Object modeling scripts
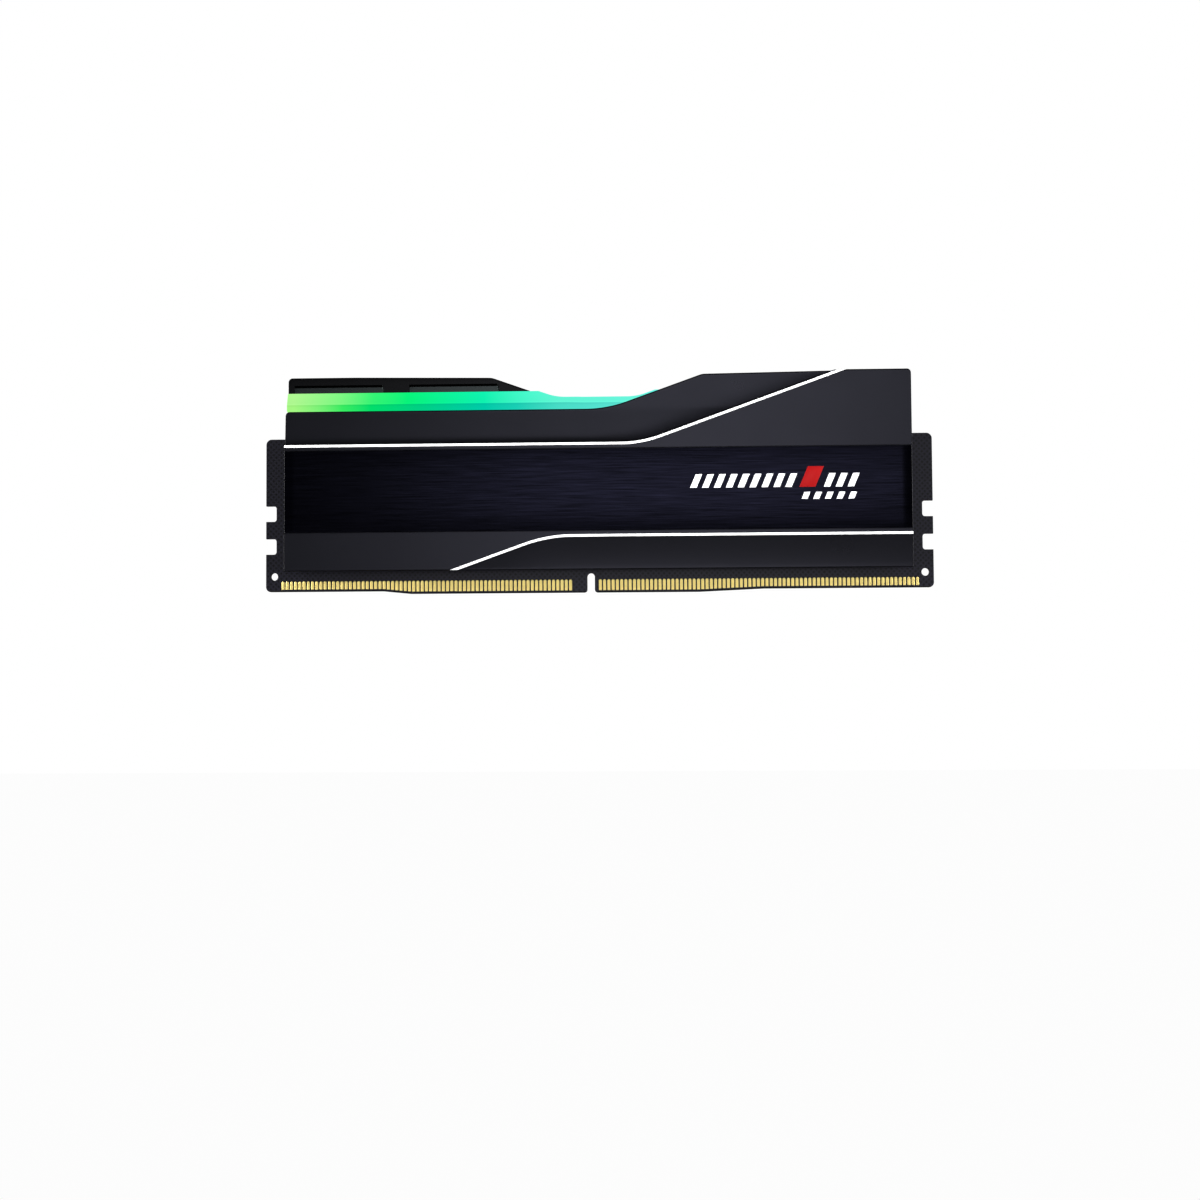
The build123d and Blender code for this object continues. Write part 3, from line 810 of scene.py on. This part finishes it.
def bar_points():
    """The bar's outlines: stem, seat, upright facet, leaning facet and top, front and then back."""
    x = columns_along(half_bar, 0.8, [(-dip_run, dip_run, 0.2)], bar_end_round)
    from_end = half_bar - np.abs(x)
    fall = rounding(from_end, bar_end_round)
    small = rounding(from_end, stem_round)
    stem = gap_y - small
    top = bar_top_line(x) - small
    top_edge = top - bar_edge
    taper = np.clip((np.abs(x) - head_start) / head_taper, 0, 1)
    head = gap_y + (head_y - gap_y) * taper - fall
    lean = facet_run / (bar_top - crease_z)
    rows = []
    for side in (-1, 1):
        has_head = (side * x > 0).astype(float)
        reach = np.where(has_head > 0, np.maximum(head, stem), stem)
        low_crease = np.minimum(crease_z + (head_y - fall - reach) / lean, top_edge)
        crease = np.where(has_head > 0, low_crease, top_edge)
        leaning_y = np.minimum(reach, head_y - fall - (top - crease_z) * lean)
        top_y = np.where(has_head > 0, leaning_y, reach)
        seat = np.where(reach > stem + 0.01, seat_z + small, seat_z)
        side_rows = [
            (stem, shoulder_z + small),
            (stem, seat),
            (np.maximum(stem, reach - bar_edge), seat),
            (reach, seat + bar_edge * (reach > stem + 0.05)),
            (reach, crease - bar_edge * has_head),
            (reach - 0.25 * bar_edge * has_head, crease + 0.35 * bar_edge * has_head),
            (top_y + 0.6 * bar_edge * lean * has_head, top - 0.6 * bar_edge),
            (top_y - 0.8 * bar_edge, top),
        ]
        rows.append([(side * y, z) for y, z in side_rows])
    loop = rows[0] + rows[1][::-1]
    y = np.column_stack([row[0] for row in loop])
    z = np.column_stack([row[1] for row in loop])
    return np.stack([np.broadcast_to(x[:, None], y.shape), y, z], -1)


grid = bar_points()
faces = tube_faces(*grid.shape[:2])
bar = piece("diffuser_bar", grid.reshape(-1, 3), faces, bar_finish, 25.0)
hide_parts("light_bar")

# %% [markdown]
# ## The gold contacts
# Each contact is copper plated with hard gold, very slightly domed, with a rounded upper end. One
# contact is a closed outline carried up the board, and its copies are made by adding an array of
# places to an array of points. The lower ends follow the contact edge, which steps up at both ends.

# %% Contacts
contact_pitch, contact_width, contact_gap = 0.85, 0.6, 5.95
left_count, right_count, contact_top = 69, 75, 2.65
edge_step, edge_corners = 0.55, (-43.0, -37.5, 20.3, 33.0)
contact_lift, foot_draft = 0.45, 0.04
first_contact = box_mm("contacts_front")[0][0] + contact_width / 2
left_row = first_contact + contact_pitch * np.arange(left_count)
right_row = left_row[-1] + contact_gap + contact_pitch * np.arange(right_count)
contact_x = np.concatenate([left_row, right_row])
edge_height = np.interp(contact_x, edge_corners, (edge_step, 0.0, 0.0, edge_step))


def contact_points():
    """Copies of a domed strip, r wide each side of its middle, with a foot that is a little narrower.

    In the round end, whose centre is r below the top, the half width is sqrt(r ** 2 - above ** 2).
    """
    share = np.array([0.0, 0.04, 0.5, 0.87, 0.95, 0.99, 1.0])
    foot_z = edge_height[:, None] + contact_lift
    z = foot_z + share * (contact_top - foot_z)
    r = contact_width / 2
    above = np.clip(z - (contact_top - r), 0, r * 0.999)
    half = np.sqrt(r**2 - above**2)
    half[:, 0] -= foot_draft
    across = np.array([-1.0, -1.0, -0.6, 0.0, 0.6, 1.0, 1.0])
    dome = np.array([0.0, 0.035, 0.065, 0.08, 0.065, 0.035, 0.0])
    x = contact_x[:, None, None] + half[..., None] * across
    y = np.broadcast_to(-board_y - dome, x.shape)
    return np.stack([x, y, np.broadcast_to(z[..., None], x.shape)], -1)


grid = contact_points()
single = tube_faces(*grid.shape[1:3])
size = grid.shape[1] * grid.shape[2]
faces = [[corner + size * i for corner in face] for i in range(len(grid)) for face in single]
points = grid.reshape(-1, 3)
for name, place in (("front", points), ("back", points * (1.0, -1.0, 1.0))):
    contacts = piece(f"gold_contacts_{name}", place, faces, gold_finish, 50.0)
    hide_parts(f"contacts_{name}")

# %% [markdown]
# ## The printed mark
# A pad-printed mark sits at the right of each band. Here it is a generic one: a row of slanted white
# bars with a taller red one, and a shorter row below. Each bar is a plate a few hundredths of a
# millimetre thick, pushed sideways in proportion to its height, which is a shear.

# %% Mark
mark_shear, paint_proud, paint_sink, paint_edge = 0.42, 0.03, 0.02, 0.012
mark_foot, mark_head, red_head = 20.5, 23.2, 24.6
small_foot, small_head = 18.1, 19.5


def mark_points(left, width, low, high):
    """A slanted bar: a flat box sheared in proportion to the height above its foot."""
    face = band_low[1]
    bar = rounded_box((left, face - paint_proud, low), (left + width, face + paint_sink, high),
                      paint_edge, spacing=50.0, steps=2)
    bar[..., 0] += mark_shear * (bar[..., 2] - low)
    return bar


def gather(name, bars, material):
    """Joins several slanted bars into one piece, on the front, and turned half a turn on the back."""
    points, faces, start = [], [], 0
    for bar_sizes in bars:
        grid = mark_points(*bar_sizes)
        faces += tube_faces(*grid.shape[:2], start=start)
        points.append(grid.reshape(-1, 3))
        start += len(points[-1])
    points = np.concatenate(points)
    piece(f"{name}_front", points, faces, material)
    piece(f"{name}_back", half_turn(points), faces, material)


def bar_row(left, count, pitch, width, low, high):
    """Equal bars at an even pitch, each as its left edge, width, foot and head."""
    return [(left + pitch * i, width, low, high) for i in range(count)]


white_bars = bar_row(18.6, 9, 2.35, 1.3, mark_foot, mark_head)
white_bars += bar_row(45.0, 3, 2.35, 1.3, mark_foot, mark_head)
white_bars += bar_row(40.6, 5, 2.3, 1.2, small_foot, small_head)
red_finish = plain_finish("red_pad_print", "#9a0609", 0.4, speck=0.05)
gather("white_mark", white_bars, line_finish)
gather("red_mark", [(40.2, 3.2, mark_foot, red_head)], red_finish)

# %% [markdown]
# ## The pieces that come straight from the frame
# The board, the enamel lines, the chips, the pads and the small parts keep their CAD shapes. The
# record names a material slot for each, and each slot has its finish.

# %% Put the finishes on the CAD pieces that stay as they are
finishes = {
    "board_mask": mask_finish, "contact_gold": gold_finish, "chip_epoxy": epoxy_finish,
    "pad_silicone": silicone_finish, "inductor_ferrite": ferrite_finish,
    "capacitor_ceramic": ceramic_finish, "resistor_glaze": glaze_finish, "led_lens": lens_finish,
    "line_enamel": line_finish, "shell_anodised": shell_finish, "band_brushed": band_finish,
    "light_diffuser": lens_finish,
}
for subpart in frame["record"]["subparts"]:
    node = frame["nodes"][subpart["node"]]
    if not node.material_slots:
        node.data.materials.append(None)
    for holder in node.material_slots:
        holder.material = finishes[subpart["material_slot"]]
--
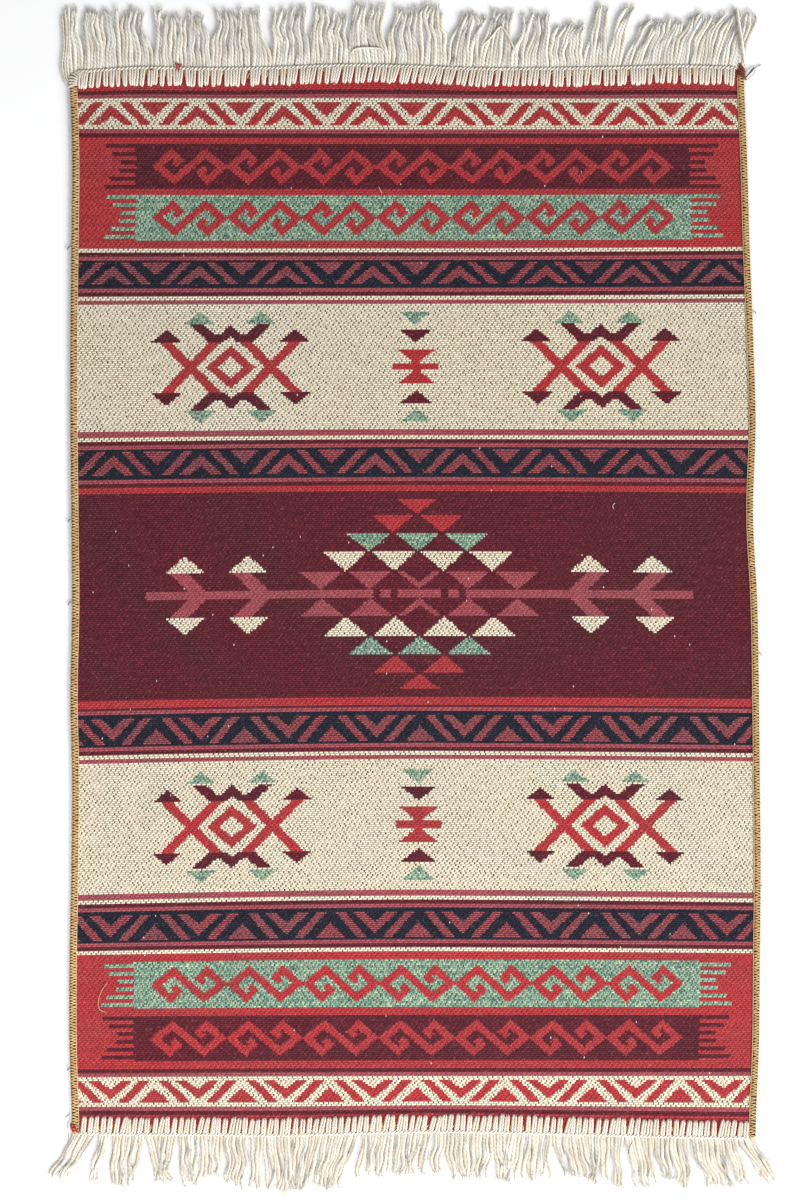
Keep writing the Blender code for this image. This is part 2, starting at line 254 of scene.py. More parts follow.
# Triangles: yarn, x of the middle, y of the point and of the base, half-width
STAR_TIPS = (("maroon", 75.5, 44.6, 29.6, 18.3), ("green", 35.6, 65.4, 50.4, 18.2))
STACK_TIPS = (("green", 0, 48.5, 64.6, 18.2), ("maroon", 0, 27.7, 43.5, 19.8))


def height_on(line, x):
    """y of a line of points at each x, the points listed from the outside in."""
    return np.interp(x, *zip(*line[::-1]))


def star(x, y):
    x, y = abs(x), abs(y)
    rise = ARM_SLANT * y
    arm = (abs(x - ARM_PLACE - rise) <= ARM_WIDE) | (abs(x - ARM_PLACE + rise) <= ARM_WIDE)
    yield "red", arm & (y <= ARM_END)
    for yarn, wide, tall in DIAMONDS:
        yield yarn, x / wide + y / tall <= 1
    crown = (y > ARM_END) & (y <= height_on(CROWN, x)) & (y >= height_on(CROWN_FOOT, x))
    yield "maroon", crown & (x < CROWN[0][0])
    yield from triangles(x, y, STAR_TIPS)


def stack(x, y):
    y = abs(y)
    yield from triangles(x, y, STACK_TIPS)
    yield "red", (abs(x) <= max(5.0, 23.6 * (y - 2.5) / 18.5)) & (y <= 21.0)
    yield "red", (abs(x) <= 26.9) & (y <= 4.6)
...
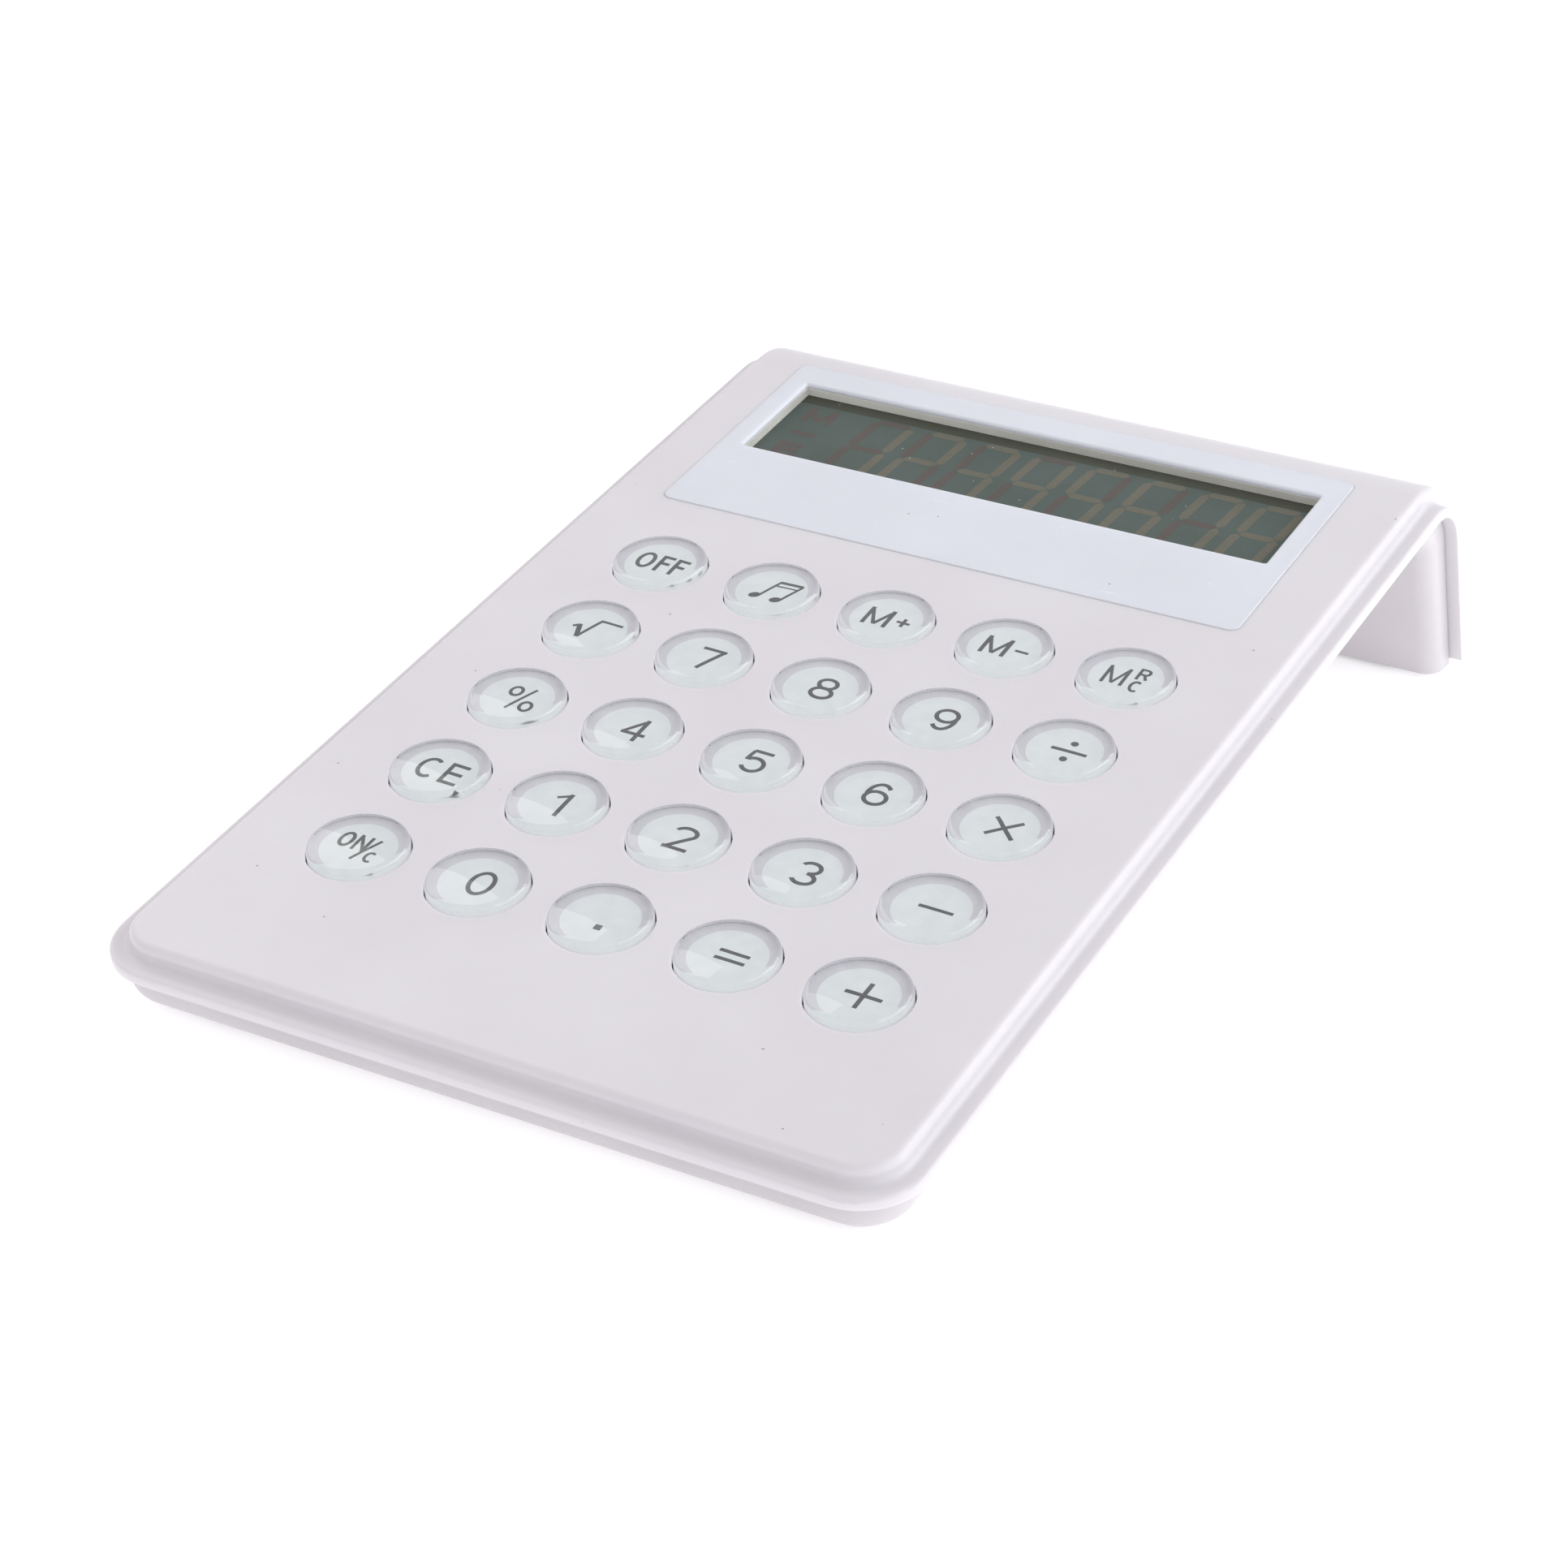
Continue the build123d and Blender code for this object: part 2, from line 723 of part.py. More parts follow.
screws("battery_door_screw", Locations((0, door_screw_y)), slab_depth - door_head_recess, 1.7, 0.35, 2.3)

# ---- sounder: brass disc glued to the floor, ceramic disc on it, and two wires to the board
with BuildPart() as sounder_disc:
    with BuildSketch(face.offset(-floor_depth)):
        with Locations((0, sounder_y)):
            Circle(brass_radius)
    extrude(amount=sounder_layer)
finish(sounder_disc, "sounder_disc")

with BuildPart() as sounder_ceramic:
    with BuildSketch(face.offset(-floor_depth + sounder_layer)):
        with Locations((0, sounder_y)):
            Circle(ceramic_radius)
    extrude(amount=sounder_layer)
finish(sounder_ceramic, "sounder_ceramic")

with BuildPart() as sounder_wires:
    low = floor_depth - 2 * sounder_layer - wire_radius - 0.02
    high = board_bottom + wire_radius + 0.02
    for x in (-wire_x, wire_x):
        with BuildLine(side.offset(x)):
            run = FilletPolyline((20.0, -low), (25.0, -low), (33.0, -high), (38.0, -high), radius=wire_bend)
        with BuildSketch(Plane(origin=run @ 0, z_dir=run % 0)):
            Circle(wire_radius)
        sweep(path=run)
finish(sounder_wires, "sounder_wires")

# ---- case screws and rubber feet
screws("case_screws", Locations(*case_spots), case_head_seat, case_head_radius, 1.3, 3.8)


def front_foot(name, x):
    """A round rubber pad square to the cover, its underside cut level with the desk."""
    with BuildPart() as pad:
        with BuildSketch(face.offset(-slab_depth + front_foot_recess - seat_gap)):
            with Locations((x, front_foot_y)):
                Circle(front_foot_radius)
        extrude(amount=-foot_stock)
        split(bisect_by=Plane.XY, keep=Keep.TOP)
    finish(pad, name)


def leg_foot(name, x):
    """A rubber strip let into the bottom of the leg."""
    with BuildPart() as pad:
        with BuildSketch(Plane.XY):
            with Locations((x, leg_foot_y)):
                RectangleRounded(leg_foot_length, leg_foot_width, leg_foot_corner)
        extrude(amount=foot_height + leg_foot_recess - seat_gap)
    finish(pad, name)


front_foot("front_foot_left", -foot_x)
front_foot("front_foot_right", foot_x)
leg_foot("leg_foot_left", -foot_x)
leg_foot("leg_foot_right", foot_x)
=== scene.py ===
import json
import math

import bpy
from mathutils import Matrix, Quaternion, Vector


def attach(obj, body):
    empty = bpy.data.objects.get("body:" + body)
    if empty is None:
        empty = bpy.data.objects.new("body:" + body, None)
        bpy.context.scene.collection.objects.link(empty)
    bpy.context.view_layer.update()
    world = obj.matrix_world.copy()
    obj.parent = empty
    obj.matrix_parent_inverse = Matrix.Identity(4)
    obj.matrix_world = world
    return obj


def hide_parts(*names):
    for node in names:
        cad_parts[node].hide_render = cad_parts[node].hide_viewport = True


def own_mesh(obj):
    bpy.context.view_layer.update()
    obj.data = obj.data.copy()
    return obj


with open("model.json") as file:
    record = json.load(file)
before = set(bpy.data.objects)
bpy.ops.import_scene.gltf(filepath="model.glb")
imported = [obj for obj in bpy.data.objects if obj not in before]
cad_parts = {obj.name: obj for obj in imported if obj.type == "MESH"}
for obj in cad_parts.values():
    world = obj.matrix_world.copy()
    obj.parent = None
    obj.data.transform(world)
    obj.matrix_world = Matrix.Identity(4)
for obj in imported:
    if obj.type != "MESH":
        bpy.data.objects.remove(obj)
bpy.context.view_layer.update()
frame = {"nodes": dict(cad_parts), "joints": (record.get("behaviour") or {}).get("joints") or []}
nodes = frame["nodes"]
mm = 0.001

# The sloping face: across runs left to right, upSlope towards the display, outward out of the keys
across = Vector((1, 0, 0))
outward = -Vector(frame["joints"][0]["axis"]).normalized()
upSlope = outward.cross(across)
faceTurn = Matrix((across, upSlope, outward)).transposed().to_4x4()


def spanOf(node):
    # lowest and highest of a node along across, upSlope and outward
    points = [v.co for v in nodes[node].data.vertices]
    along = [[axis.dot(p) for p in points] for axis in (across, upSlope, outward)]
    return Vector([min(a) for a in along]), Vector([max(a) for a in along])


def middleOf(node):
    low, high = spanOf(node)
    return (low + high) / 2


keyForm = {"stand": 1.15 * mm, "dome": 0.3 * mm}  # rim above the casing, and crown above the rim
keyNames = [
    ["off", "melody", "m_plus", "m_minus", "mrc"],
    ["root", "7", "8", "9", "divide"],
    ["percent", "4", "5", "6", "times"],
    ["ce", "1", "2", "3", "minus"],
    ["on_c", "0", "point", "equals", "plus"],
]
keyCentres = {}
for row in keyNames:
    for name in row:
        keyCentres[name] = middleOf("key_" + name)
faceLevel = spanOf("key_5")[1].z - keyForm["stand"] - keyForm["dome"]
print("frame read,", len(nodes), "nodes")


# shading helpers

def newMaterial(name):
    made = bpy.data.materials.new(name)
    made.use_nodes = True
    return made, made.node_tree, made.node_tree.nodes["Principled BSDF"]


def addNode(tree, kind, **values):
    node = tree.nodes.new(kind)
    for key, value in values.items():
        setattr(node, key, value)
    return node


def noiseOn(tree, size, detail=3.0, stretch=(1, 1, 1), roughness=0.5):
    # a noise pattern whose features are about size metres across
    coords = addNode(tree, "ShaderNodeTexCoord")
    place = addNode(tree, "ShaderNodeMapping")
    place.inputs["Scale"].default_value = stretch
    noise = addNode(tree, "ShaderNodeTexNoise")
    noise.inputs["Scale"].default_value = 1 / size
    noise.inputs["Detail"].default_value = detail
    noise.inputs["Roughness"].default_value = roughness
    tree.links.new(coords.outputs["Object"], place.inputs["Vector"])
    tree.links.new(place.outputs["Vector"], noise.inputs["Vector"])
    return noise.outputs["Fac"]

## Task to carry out
With the first line being the one containing "# ---- case screws and rubber feet" and the last line the one containing "before = set(bpy.data.objects)", transcribe exactly the lines above that fall in that range.

## Answer to the problem
# ---- case screws and rubber feet
screws("case_screws", Locations(*case_spots), case_head_seat, case_head_radius, 1.3, 3.8)


def front_foot(name, x):
    """A round rubber pad square to the cover, its underside cut level with the desk."""
    with BuildPart() as pad:
        with BuildSketch(face.offset(-slab_depth + front_foot_recess - seat_gap)):
            with Locations((x, front_foot_y)):
                Circle(front_foot_radius)
        extrude(amount=-foot_stock)
        split(bisect_by=Plane.XY, keep=Keep.TOP)
    finish(pad, name)


def leg_foot(name, x):
    """A rubber strip let into the bottom of the leg."""
    with BuildPart() as pad:
        with BuildSketch(Plane.XY):
            with Locations((x, leg_foot_y)):
                RectangleRounded(leg_foot_length, leg_foot_width, leg_foot_corner)
        extrude(amount=foot_height + leg_foot_recess - seat_gap)
    finish(pad, name)


front_foot("front_foot_left", -foot_x)
front_foot("front_foot_right", foot_x)
leg_foot("leg_foot_left", -foot_x)
leg_foot("leg_foot_right", foot_x)
=== scene.py ===
import json
import math

import bpy
from mathutils import Matrix, Quaternion, Vector


def attach(obj, body):
    empty = bpy.data.objects.get("body:" + body)
    if empty is None:
        empty = bpy.data.objects.new("body:" + body, None)
        bpy.context.scene.collection.objects.link(empty)
    bpy.context.view_layer.update()
    world = obj.matrix_world.copy()
    obj.parent = empty
    obj.matrix_parent_inverse = Matrix.Identity(4)
    obj.matrix_world = world
    return obj


def hide_parts(*names):
    for node in names:
        cad_parts[node].hide_render = cad_parts[node].hide_viewport = True


def own_mesh(obj):
    bpy.context.view_layer.update()
    obj.data = obj.data.copy()
    return obj


with open("model.json") as file:
    record = json.load(file)
before = set(bpy.data.objects)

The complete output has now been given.